→ **WHAT YOU NEED TO DO**
Nothing but the lines from the one containing "Write part 3" down to the one containing "return spots", both included, should be echoed, and each exactly as it stands.

→ **EXTRACTED INFORMATION**
★ ★ ★

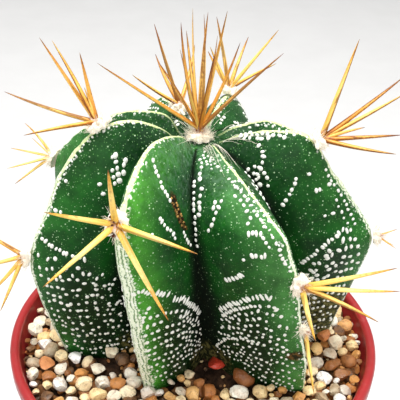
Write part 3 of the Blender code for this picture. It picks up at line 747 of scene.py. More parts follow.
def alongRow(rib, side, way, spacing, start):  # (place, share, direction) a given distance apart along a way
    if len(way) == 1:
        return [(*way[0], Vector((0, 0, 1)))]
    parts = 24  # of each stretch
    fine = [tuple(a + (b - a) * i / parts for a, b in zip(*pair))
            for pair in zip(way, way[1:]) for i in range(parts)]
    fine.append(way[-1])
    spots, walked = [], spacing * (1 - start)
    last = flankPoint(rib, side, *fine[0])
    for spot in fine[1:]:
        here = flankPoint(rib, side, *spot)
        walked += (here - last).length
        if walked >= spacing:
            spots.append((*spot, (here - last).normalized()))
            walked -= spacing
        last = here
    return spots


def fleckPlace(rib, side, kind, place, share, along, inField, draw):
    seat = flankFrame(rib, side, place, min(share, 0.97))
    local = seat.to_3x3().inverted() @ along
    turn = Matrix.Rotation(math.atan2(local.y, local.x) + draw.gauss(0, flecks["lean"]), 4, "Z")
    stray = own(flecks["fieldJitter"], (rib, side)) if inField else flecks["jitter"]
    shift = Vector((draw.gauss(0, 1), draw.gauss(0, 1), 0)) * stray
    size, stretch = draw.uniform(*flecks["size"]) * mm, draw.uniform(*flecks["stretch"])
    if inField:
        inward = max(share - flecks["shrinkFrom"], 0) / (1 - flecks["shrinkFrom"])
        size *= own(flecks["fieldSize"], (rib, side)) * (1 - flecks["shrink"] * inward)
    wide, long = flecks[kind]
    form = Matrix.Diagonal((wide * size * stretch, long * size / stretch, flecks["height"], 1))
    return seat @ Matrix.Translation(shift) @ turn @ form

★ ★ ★

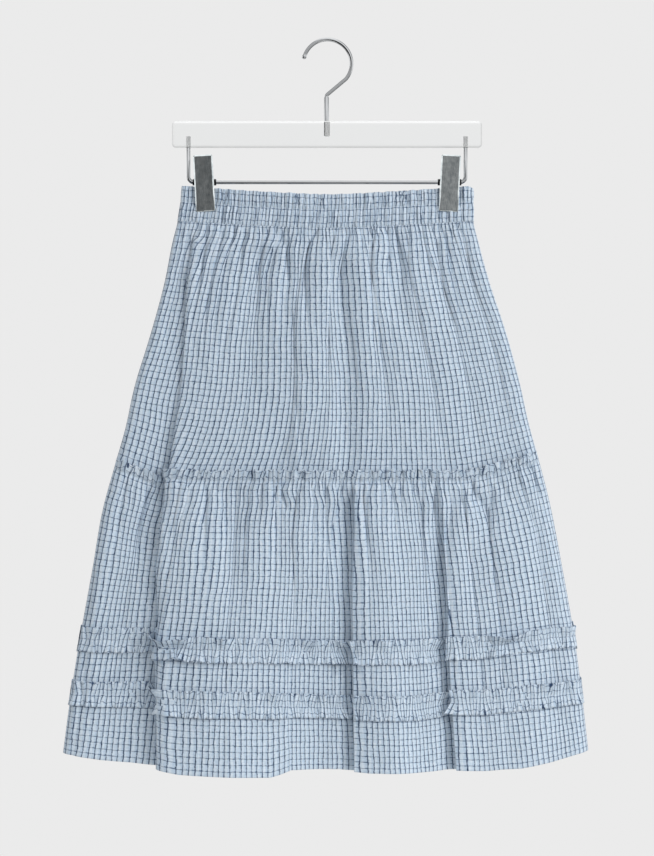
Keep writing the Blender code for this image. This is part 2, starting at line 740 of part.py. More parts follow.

★ ★ ★

→ **SOLUTION FOR THIS EXERCISE**
Write part 3 of the Blender code for this picture. It picks up at line 747 of scene.py. More parts follow.
def alongRow(rib, side, way, spacing, start):  # (place, share, direction) a given distance apart along a way
    if len(way) == 1:
        return [(*way[0], Vector((0, 0, 1)))]
    parts = 24  # of each stretch
    fine = [tuple(a + (b - a) * i / parts for a, b in zip(*pair))
            for pair in zip(way, way[1:]) for i in range(parts)]
    fine.append(way[-1])
    spots, walked = [], spacing * (1 - start)
    last = flankPoint(rib, side, *fine[0])
    for spot in fine[1:]:
        here = flankPoint(rib, side, *spot)
        walked += (here - last).length
        if walked >= spacing:
            spots.append((*spot, (here - last).normalized()))
            walked -= spacing
        last = here
    return spots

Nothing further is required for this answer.